Palin as Obama?

John Ridley argues that Palin could have been the Republican’s Obama and “Palin 2.0 will be a force to be reckoned with.” Comparing Palin to Obama is an insult. Yeah, I said it. It needs to be said and I am not being sexist either. Let’s just hope that we won’t see Palin 2.0 in the future. In fact, let’s just hope that we won’t see her again after November 4th.

Cavuto Rips McCain

Fox News Business‘s Neil Cavuto rips McCain on his shifting positions:

You rail against big government, yet continue to push cockamamie spending plans that make a mockery of it. That’s why you’re losing right now, Senator McCain. Not because you don’t have the courage of your convictions. But because on economic matters, you have no convictions.

Bush-McCain Tax Breaks

Here is a perfect example of rewarding the rich and penalizing the poor under Bush-McCain tax plan:

Bajillionaire Warren Buffett has argued that he isn’t being asked to pay his share. He went around his office, asking people what share of their income they pay in income taxes. Buffett’s 17.7 percent tax rate compared a bit too favorably with the 30 percent tax rate paid by his secretary.

The Choice is Yours

Black Sheep’s Dres revived his classic joint to support Obama: You can get with this or you can get with that. The video is quite creative as well.

His Finest Half Hour

Hendrik Hertzberg breaks down how Obama got a bargain deal on his half-hour infomercial:

Obama’s half hour was the equivalent of sixty thirty-second commercials. The average price of a thirty-second prime-time ad on NBC is $102,928. On CBS it’s $116,729. Therefore, to buy a half hour in thirty-second increments—the usual procedure, at which no one bats an eye—on both networks would cost…let’s see…$13,179,420.

NH Republican Backs Obama

New Hampshire Republican, Fred Bramante, drops McCain and backs Obama on education:

Bramante, a member of the state Board of Education, said he opposes McCain’s support of school vouchers, which he said politicians must abandon if they want to improve education.

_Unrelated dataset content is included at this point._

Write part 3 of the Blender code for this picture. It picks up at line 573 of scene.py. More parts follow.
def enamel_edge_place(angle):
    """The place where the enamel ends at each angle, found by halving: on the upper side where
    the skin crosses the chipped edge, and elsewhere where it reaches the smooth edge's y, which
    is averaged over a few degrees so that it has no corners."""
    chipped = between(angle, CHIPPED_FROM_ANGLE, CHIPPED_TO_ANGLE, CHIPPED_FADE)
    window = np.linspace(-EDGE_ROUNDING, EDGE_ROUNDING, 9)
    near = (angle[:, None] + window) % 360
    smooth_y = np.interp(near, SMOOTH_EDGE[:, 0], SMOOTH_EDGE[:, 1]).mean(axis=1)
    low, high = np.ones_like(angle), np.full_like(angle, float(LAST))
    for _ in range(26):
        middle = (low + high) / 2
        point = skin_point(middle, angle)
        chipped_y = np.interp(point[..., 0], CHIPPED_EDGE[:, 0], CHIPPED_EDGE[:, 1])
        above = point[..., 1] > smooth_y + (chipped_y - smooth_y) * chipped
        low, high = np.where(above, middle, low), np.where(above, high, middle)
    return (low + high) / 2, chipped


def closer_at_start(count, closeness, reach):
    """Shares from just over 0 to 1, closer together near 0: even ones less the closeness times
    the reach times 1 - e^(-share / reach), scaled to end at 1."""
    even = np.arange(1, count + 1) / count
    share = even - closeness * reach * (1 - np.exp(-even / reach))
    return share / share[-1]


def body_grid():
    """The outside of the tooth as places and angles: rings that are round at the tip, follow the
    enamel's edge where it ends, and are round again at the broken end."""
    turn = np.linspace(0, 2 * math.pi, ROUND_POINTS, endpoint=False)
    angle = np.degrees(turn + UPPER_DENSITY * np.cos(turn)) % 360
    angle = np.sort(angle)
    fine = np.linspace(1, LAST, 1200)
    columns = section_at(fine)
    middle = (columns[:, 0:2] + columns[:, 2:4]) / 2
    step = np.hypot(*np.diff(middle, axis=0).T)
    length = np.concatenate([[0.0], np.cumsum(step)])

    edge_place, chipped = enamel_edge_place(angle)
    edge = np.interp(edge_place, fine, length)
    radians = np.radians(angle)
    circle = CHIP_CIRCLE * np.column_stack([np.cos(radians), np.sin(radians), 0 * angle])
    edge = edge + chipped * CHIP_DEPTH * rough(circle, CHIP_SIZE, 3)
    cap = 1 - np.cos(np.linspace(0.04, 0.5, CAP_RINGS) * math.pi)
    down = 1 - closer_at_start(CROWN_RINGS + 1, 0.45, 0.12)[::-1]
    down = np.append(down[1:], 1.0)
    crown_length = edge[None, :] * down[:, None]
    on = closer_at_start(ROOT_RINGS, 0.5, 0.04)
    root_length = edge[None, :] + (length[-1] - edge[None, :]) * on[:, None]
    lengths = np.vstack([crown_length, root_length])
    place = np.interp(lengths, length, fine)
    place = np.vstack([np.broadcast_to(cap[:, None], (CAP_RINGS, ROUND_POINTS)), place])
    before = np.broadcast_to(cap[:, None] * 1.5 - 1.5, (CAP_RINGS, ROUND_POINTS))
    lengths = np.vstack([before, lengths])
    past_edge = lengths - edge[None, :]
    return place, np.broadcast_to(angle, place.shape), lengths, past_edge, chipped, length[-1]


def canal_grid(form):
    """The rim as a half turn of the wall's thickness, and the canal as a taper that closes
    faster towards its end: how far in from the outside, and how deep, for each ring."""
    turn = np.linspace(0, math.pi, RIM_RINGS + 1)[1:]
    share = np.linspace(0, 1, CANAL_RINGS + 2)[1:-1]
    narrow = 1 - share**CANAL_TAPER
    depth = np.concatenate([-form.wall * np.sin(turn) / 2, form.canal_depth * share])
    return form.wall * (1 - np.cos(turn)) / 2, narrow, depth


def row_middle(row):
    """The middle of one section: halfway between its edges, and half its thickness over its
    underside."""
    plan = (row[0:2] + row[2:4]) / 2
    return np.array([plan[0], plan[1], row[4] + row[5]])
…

Bramante said he’s concluded that McCain would do little to improve education, while Obama supports new and innovative ideas.

The Economist Endorses Obama

Take a minute to read this well-written endorsement from the Economist:

[T]he Candidate McCain of the past six months has too often seemed the victim of political sorcery, his good features magically inverted, his bad ones exaggerated. The fiscal conservative who once tackled Mr Bush over his unaffordable tax cuts now proposes not just to keep the cuts, but to deepen them. The man who denounced the religious right as “agents of intolerance” now embraces theocratic culture warriors. The campaigner against ethanol subsidies (who had a better record on global warming than most Democrats) came out in favour of a petrol-tax holiday. It has not all disappeared: his support for free trade has never wavered. Yet rather than heading towards the centre after he won the nomination, Mr McCain moved to the right.

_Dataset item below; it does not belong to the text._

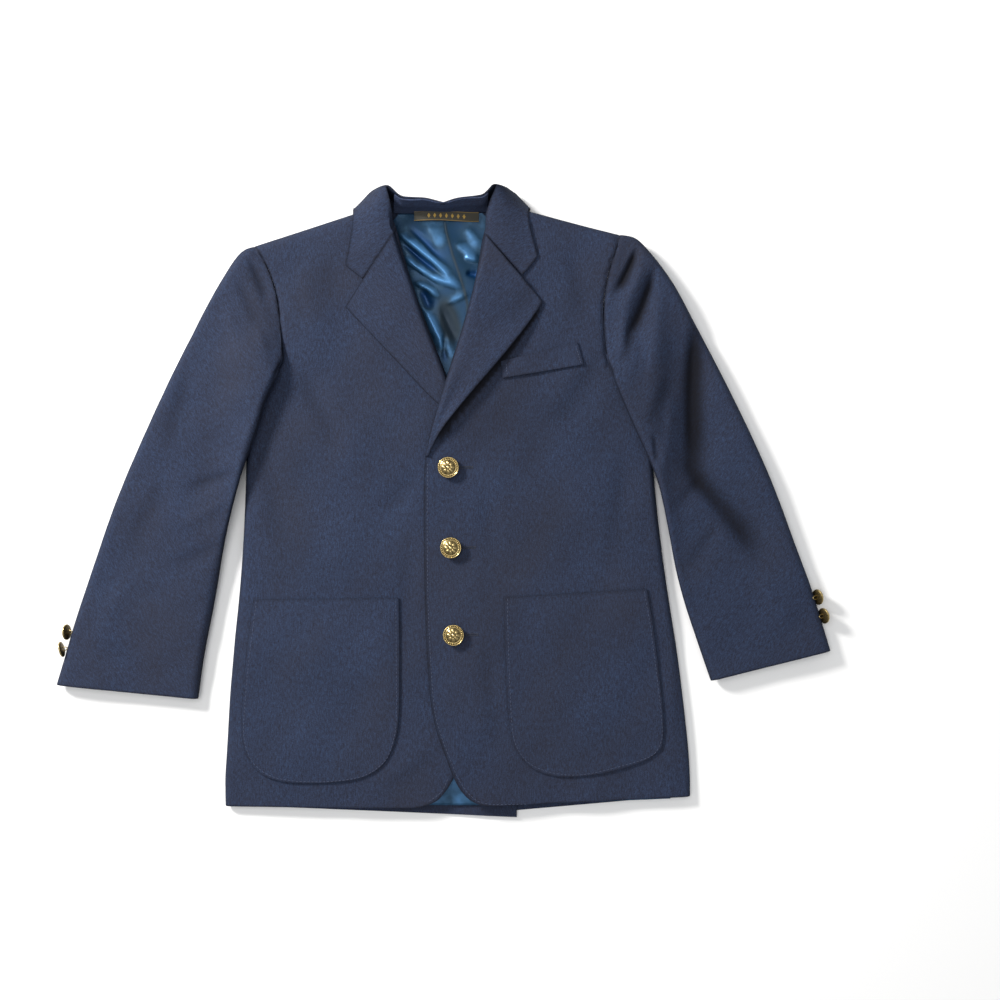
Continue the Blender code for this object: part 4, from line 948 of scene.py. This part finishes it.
WELT_STITCH = 1.8
STITCHED = ("front_left", "front_right", "pocket_left", "pocket_right", "breast_welt")


def add_topstitching(cloth):
    """Stitch lines round the patch pockets, down the front edges and at the welt's ends."""
    fronts = [tree_of(cloth[node]) for node in STITCHED]
    add_stitches("stitches_pocket_right", [rounded_path(RIGHT_POCKET_LINE)], fronts)
    add_stitches("stitches_pocket_left", [rounded_path(LEFT_POCKET_LINE)], fronts)
    front_edges = [rounded_path(FRONT_EDGE_LINE), rounded_path(RIGHT_FRONT_LINE)]
    add_stitches("stitches_front_edge", front_edges, fronts)
    add_stitches("stitches_welt", WELT_LINES, fronts, WELT_PITCH, WELT_STITCH)


# A buttonhole in millimetres, from its button's middle towards the side, and its whip stitches
BUTTONHOLE_LENGTH = 24.0
BUTTONHOLE_START = -1.5
BUTTONHOLE_HALF = 0.75
WHIP_PITCH = 0.7
WHIP_RADIUS = 0.42
WHIP_SHAPE = (0.75, 1.7, 0.75, 1.0)


def add_buttonhole(name, centre, trees):
    """Stitched slit that runs from under a button towards the side, with close whip stitches round it."""
    work = bmesh.new()
    half = BUTTONHOLE_HALF
    end = BUTTONHOLE_START + BUTTONHOLE_LENGTH
    runs = np.arange(0.0, BUTTONHOLE_LENGTH, WHIP_PITCH)
    outline = [(BUTTONHOLE_START + run, half) for run in runs]
    outline += [(end + half * math.sin(a), half * math.cos(a)) for a in np.linspace(0.2, math.pi - 0.2, 6)]
    outline += [(end - run, -half) for run in runs]
    for dx, dy in outline:
        found = surface_at(trees, centre[0] + dx, centre[1] + dy)
        if found is None:
            continue
        place, normal = found
        matrix = Matrix.Translation(place + normal * 0.05 * MM)
        bmesh.ops.create_icosphere(work, subdivisions=1, radius=WHIP_RADIUS * MM,
                                   matrix=matrix @ Matrix.Diagonal(WHIP_SHAPE))
    return add_piece(name, mesh_of(work, name), "hole")


FRONT_BUTTON_RADIUS = 10.0
CUFF_BUTTON_RADIUS = 7.5
FACE_SEGMENTS = 64
BEADS = 30
BEAD_CIRCLE = 0.845
BEAD_HEIGHT = 0.232
BEAD_RADIUS = 0.062
PETALS = 8
PETAL_FROM = 0.2
PETAL_LENGTH = 0.48
PETAL_HEIGHT = 0.085
Ring = namedtuple("Ring", "share height")
# Turned section of a button: radius and height as shares of its radius, from its back to its face
BUTTON_BACK = (
    Ring(0.30, -0.02), Ring(0.60, 0.00), Ring(0.86, 0.04), Ring(0.955, 0.09),
)
BUTTON_FACE = (
    Ring(0.992, 0.14), Ring(1.0, 0.19), Ring(0.985, 0.245), Ring(0.95, 0.275),
    Ring(0.915, 0.265), Ring(0.885, 0.225), Ring(0.84, 0.215), Ring(0.79, 0.225),
    Ring(0.755, 0.265), Ring(0.725, 0.270), Ring(0.70, 0.25), Ring(0.66, 0.262),
    Ring(0.60, 0.29), Ring(0.53, 0.32), Ring(0.46, 0.345), Ring(0.39, 0.365),
    Ring(0.32, 0.382), Ring(0.26, 0.392), Ring(0.215, 0.385), Ring(0.19, 0.375),
    Ring(0.165, 0.40), Ring(0.12, 0.428), Ring(0.06, 0.44),
)
GROOVES = (0.885, 0.84, 0.70, 0.19)
# Brightness of the brass, from 0 in a groove to 1 on a polished part
GROOVE_LEVEL = 0.1
BACK_LEVEL = 0.32
ROSETTE_LEVEL = 0.35
RIM_LEVEL = 0.9
BEAD_LEVEL = 0.95
SHANK_LEVEL = 0.8

# Way each cuff button faces, turned on its shank, and its shift from its node's middle, in millimetres
CuffSeat = namedtuple("CuffSeat", "axis_x axis_y axis_z shift_x shift_y")
CUFF_SEATS = {
    "cuff_button_left_upper": CuffSeat(0.86, 0.12, -0.48, -3.3, 2.4),
    "cuff_button_left_lower": CuffSeat(0.86, 0.12, -0.48, -2.7, 2.0),
    "cuff_button_right_upper": CuffSeat(-0.97, -0.04, -0.22, 0.0, 0.0),
    "cuff_button_right_lower": CuffSeat(-0.97, -0.22, 0.02, 0.0, 0.0),
}
# The back of a cuff button lies this share of its radius behind its middle
CUFF_BACK = 0.2
FRONT_SEAT = 2.6
# A shank's length under its button, half its width and its wire's radius, in millimetres
CUFF_SHANK = 4.4
FRONT_SHANK = 2.45
SHANK_HALF_WIDTH = 1.7
SHANK_WIRE = 0.42
SHANK_STEPS = 16
SHANK_SIDES = 8


def petal_relief(share, angle):
    """Raised petals of a plain rosette between the middle boss and the inner ring."""
    if not PETAL_FROM < share < PETAL_FROM + PETAL_LENGTH:
        return 0.0
    along_petal = (share - PETAL_FROM) / PETAL_LENGTH
    swell = abs(math.cos(angle * PETALS / 2))
    body = max(0.0, swell - 0.25 - 0.35 * along_petal**3) * math.sin(math.pi * min(1.0, along_petal))
    vein = 0.35 * math.exp(-((math.sin(angle * PETALS / 2) / 0.16) ** 2))
    return body * (1.0 - vein)


def brass_level(share, raised):
    """Brightness of a point on the button's face."""
    if share in GROOVES:
        return GROOVE_LEVEL
    if PETAL_FROM < share < PETAL_FROM + PETAL_LENGTH:
        return min(1.0, ROSETTE_LEVEL + RIM_LEVEL * raised)
    return RIM_LEVEL


def add_disc(work, relief, place, size):
    """The button itself, with its rosette."""
    rings = []
    for row in BUTTON_BACK + BUTTON_FACE:
        ring = []
        for k in range(FACE_SEGMENTS):
            angle = math.tau * k / FACE_SEGMENTS
            raised = 0.0 if row in BUTTON_BACK else petal_relief(row.share, angle)
            height = row.height + PETAL_HEIGHT * raised
            spot = Vector((row.share * math.cos(angle), row.share * math.sin(angle), height))
            vertex = work.verts.new(place @ (spot * size))
            vertex[relief] = BACK_LEVEL if row in BUTTON_BACK else brass_level(row.share, raised)
            ring.append(vertex)
        rings.append(ring)
    skin(work, rings)


def add_beads(work, relief, place, size):
    """Ring of small beads inside the rolled rim."""
    for k in range(BEADS):
        angle = math.tau * k / BEADS
        spot = Vector((BEAD_CIRCLE * math.cos(angle), BEAD_CIRCLE * math.sin(angle), BEAD_HEIGHT)) * size
        made = bmesh.ops.create_icosphere(work, subdivisions=2, radius=BEAD_RADIUS * size,
                                          matrix=Matrix.Translation(place @ spot))
        for vertex in made["verts"]:
            vertex[relief] = BEAD_LEVEL


def add_shank(work, relief, place, length):
    """Half ring of wire under the back, with its foot in the cloth."""
    wire = []
    for i in range(SHANK_STEPS + 1):
        swing = math.pi * i / SHANK_STEPS
        middle = Vector((SHANK_HALF_WIDTH * math.cos(swing), 0.0, 0.1 - length * math.sin(swing) ** 0.8))
        out = Vector((math.cos(swing), 0.0, -math.sin(swing)))
        ring = []
        for k in range(SHANK_SIDES):
            angle = math.tau * k / SHANK_SIDES
            offset = out * math.cos(angle) + Vector((0.0, math.sin(angle), 0.0))
            vertex = work.verts.new(place @ ((middle + offset * SHANK_WIRE) * MM))
            vertex[relief] = SHANK_LEVEL
            ring.append(vertex)
        wire.append(ring)
    skin(work, wire)


def button_seat(node, size):
    """Place and facing of a button, and its shank's length."""
    low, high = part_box(node)
    centre = (low + high) * 0.5
    if node not in CUFF_SEATS:
        return Vector((centre.x, centre.y, low.z + FRONT_SEAT * MM)), Vector((0, 0, 1)), FRONT_SHANK
    hang = CUFF_SEATS[node]
    axis = Vector((hang.axis_x, hang.axis_y, hang.axis_z)).normalized()
    shift = Vector((hang.shift_x, hang.shift_y, 0.0)) * MM
    return centre + shift - axis * CUFF_BACK * size, axis, CUFF_SHANK


def add_button(name, node, radius):
    """Domed gilt button with a rolled rim, a ring of beads and a plain rosette, on a wire shank."""
    size = radius * MM
    seat, axis, shank = button_seat(node, size)
    place = Matrix.Translation(seat) @ axis.to_track_quat("Z", "Y").to_matrix().to_4x4()
    work = bmesh.new()
    relief = work.verts.layers.float.new("relief")
    add_disc(work, relief, place, size)
    add_beads(work, relief, place, size)
    add_shank(work, relief, place, shank)
    bmesh.ops.recalc_face_normals(work, faces=work.faces)
    return add_piece(name, mesh_of(work, name), "brass", [node])


def add_fastenings(cloth):
    """Front buttons with their buttonholes, and the cuffs' buttons."""
    fronts = [tree_of(cloth["front_left"])]
    for place in ("top", "middle", "bottom"):
        node = "front_button_" + place
        low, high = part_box(node)
        middle = (low + high) * 0.5 / MM
        add_button("button_front_" + place, node, FRONT_BUTTON_RADIUS)
        add_buttonhole("buttonhole_" + place, (middle.x, middle.y), fronts)
    for side in ("right", "left"):
        for place in ("upper", "lower"):
            add_button(f"button_cuff_{side}_{place}", f"cuff_button_{side}_{place}", CUFF_BUTTON_RADIUS)


FLOOR_SIZE = 3.0
FLOOR_BELOW = 0.0004
FLOOR_COLOUR = (0.93, 0.93, 0.93, 1.0)
# Soft lights, with their places and sizes in metres, powers in watts and colours
Lamp = namedtuple("Lamp", "name place size power colour")
LAMPS = (
    Lamp("key", (-1.25, 0.95, 0.95), 0.42, 48.0, (1.0, 0.98, 0.95)),
    Lamp("fill", (1.1, -0.8, 1.5), 1.4, 3.0, (0.85, 0.93, 1.0)),
    Lamp("top", (-0.4, 0.2, 2.2), 1.6, 18.0, (1.0, 1.0, 1.0)),
)
ROOM_LIGHT = 0.42
NEAREST_VIEW = 0.05


def add_floor():
    """Plain pale floor just under the garment."""
    work = bmesh.new()
    bmesh.ops.create_grid(work, x_segments=1, y_segments=1, size=FLOOR_SIZE)
    mesh = mesh_of(work, "floor")
    floor = bpy.data.objects.new("floor", mesh)
    floor.location = (0, 0, -FLOOR_BELOW)
    bpy.context.scene.collection.objects.link(floor)
    material, tree, shader = new_material("pale_floor")
    shader.inputs["Base Color"].default_value = FLOOR_COLOUR
    shader.inputs["Roughness"].default_value = 0.9
    mesh.materials.append(material)


def add_lights():
    """Soft key light from the photo's upper left, with a weak fill, a top light and a white room."""
    scene = bpy.context.scene
    for row in LAMPS:
        light = bpy.data.lights.new(row.name, "AREA")
        light.shape = "DISK"
        light.size = row.size
        light.energy = row.power
        light.color = row.colour
        lamp = bpy.data.objects.new(row.name, light)
        lamp.location = row.place
        lamp.rotation_euler = (-Vector(row.place)).to_track_quat("-Z", "Y").to_euler()
        scene.collection.objects.link(lamp)
    world = bpy.data.worlds.new("studio")
    world.use_nodes = True
    background = world.node_tree.nodes["Background"]
    background.inputs["Color"].default_value = (1.0, 1.0, 1.0, 1.0)
    background.inputs["Strength"].default_value = ROOM_LIGHT
    scene.world = world
    scene.view_settings.view_transform = "Standard"


def add_camera():
    """Looks straight down, as the photo does."""
    camera = bpy.data.cameras.new("camera")
    camera.sensor_width = SENSOR
    camera.lens = SENSOR * CAMERA_HEIGHT / FLOOR_WIDTH_IN_VIEW
    camera.clip_start = NEAREST_VIEW
    holder = bpy.data.objects.new("camera", camera)
    holder.location = (PHOTO_CENTRE[0] * MM, PHOTO_CENTRE[1] * MM, CAMERA_HEIGHT * MM)
    bpy.context.scene.collection.objects.link(holder)
    bpy.context.scene.camera = holder


add_floor()
add_lights()
add_camera()
cloth = add_cloth()
lining = add_lining()
label = add_label()
add_topstitching(cloth)
add_fastenings(cloth)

Will the real McCain please stand up? Looks like the real McCain is beaten by the evil one.

Betrayed

Eugene Nguyen, a Vietnamese-American blogger, shares his first post:

My father’s decision to vote against his party in supporting McCain-Palin ticket made me uneasy and angry. His vote is misinformed. His vote is based upon the skin color of a candidate not on “the content of their characters” or qualification. With just a glance at Michelle Obama, he exclaimed in horror why a presidential candidate’s wife looks so much like a “homeless” woman. He had not been following the campaign at all but readily supported the GOP platform. And with that, he influenced my mother’s vote.

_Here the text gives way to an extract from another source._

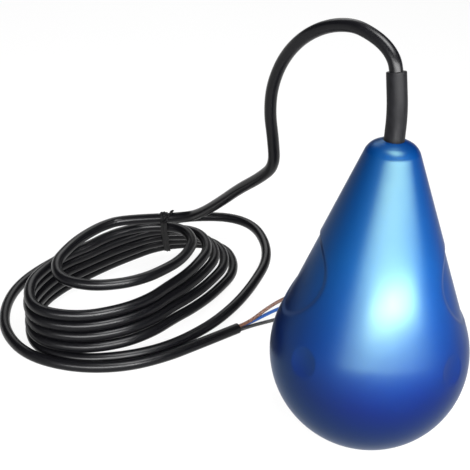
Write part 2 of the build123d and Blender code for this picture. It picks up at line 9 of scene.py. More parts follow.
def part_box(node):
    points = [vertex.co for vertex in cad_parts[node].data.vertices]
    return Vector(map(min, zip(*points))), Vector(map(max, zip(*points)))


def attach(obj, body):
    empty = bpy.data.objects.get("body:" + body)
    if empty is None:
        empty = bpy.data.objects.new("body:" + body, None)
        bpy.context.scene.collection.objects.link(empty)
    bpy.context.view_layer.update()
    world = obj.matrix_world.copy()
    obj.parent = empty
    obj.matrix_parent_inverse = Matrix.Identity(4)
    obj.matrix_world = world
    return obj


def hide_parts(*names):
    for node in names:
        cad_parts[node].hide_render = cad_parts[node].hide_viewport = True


bl_info = {
    "name": "Cable float switch",
    "version": (1, 0, 0),
    "blender": (4, 5, 0),
    "location": "View3D > Sidebar > Float switch",
    "description": "Dresses a packed cable float switch with its casing, cable, cores and finishes",
    "category": "Object",
}

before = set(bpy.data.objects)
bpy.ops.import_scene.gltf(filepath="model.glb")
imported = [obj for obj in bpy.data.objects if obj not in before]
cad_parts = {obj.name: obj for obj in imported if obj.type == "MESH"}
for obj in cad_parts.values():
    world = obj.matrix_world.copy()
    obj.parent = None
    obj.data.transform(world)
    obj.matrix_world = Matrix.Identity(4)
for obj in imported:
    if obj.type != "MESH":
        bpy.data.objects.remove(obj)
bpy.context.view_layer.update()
MM = 0.001
UP = np.array((0.0, 0.0, 1.0))
RIGHT = np.array((1.0, 0.0, 0.0))

# Camera, in metres and radians, with its focal length as a share of the picture's width
CAMERA_PLACE = (-0.07051, -0.43188, 0.32095)
CAMERA_PITCH = math.radians(26.0)
CAMERA_ROLL = math.radians(2.941)
CAMERA_FOCUS = 1000.0 / 470.0
SENSOR_WIDTH = 36.0

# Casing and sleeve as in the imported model, in millimetres, with the cone's angle in radians and
# the dishes' bearing in degrees. The tip's rounding is a little tighter here.
CASING_LOW, CASING_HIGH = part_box("lower_shell")
BALL_RADIUS = (CASING_HIGH.x - CASING_LOW.x) / 2 / MM
TIP_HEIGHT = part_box("upper_shell")[1].z / MM
FOOT_RADIUS = 5.0
CONE_ANGLE = math.radians(20.7)
TIP_EDGE_RADIUS = 12.13
TIP_DOME_RISE = 4.3
TIP_ROUNDING = 5.0
TIP_HOLE_RADIUS = 5.0
PANEL_HALF_WIDTH = 24.0
PANEL_HALF_HEIGHT = 21.0
PANEL_RISE = 24.6
PANEL_RIM = 3.0
DISH_RADIUS = 7.5
DISH_RISE = 11.5
DISH_BEARING = 47.0
SLEEVE_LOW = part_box("bend_sleeve")[0].z / MM
SLEEVE_TOP = (-2.2, 3.2, 194.0)
SLEEVE_BEND_START = 176.0
SLEEVE_BEND_RADIUS = 70.0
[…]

Thanks for sharing such a personal account. We can’t blame them for the misinformation coming from our own community. A couple days ago, my mom called me and told me to vote for the “white man” not the “black man.” (She is not racist. She just doesn’t know their names.) I asked her for the reason and she said behind Obama is a handful of terrorists. I stayed calm and asked her where she found the information from. She was on the phone with my distant aunt who recently moved to Texas from Paris. My only reply was: are you going to listen to someone who is not even in the country for long and relying on SBTN for her source or your own son? Of course, my mom never listens to her own son.